[game_edu] Training vs. Education (was Industry luminaries..)

Scott Nicholson srnichol at syr.edu
Tue Oct 19 08:30:21 EDT 2010


I'm a professor at Syracuse University's School of Information Studies, and my area is library science. We prepare students to go out and work as librarians, and this type of argument about the failure of programs to prepare students for their first job comes up again and again.

Some people the the profession want us to be a center for training. Every few years, someone will beat the drum, saying that "library schools are teaching all of this theory, and we get the students and have to train them."

We see our role as educators, so we do teach them theory, and then they apply it through assignments and internships. But the reality is that each workplace is different, so there is no way we could train a student to be ready to work on day one in any library or information position.

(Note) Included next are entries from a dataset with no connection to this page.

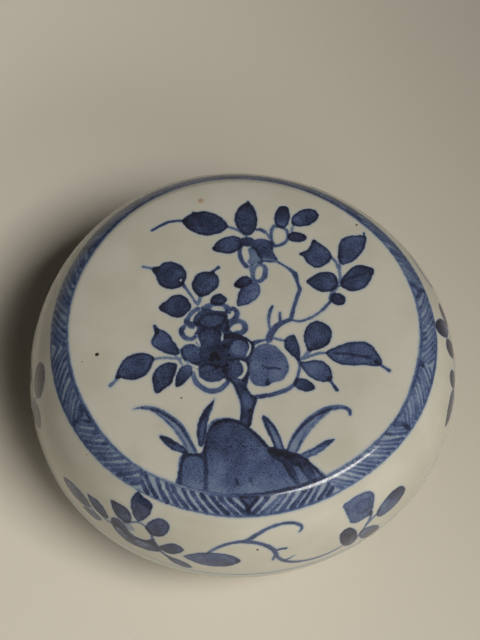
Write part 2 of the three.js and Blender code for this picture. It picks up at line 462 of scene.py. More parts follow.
def paint_grass(s):
    # left: a long blade arching outwards, an upright one and a short one
    s.area([(-17.8, -17.7), (-15.0, -17.5), (-12.2, -18.4), (-10.0, -19.8), (-8.2, -21.8), (-6.4, -24.6),
            (-7.8, -24.9), (-8.8, -23.2), (-10.6, -21.2), (-12.8, -19.4), (-15.0, -18.1)],
           tone=0.34, pool=0.1)
    s.stroke([(-18.3, -17.9), (-16.6, -17.4), (-14.6, -17.5), (-12.2, -18.5), (-10.0, -19.9), (-8.4, -21.8),
              (-7.1, -23.8), (-6.2, -25.0)],
             [0.3, 0.55, 0.75, 0.85, 0.85, 0.8, 0.65, 0.5], [0.5, 0.66, 0.76, 0.76, 0.74, 0.66, 0.55, 0.45])
    s.stroke([(-15.0, -17.9), (-13.0, -19.2), (-10.8, -21.0), (-9.0, -23.2), (-8.0, -24.8)],
             [0.3, 0.4, 0.45, 0.5, 0.5], [0.45, 0.5, 0.55, 0.5, 0.4])
    s.area([(-4.5, -14.8), (-5.9, -16.8), (-6.7, -19.0), (-6.7, -21.4), (-6.0, -23.6), (-5.3, -23.4),
            (-5.1, -20.5), (-4.9, -17.8), (-4.4, -16.0)],
           tone=0.56, pool=0.14)
    s.stroke([(-4.3, -14.4), (-4.8, -15.6), (-5.6, -17.0), (-6.3, -19.0), (-6.5, -21.0), (-6.1, -23.2)],
             [0.3, 0.6, 0.8, 0.6, 0.5, 0.4], [0.5, 0.6, 0.7, 0.6, 0.5, 0.4])
    s.area([(-13.0, -22.4), (-11.6, -22.6), (-9.8, -23.4), (-8.0, -24.6), (-8.6, -25.2), (-10.6, -24.8),
            (-12.2, -23.7), (-13.1, -22.9)],
           tone=0.56, pool=0.16)
    s.stroke([(-12.9, -22.6), (-11.6, -23.1), (-10.3, -23.7)], [0.7, 0.9, 0.5], [0.8, 0.7, 0.5])
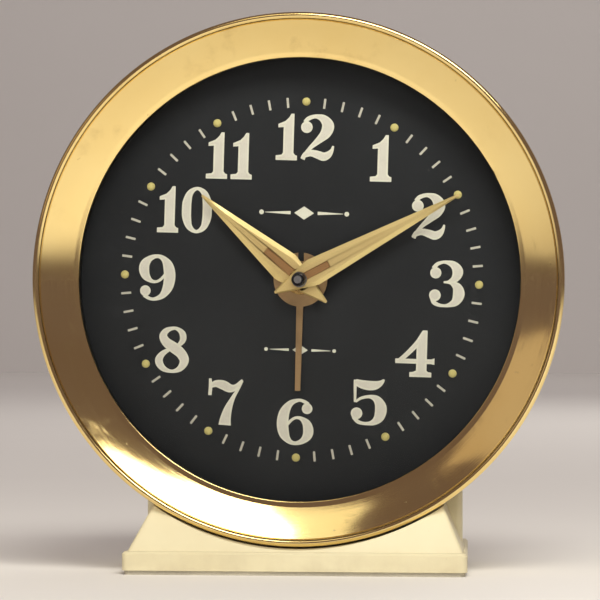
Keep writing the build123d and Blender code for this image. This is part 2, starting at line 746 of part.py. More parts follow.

It sounds like the same frustration is happening here - people in the industry want someone who, on day one, is ready to be dropped into a position and be fully functional in that particular job setting, and that's just not feasible. These folks want training for a specific job (and I can sympathize with that, but it's not what we do in higher education).

We are preparing students for a lifetime career, and not for a specific job. The concepts and theories will be a framework to support the individual as they move from place to place. If all we did was focus on preparing people for a specific job, then they would struggle to move out of that job. We are not focused on preparing people for just their first job.

What has happened in the library space is that the professional organization now has an accrediting procedure, so schools that wish to be accredited have to teach certain things and involve the profession in certain ways. Most library positions require a degree from a school that has gotten this accreditation, so that is how engagement with accreditation is enforced.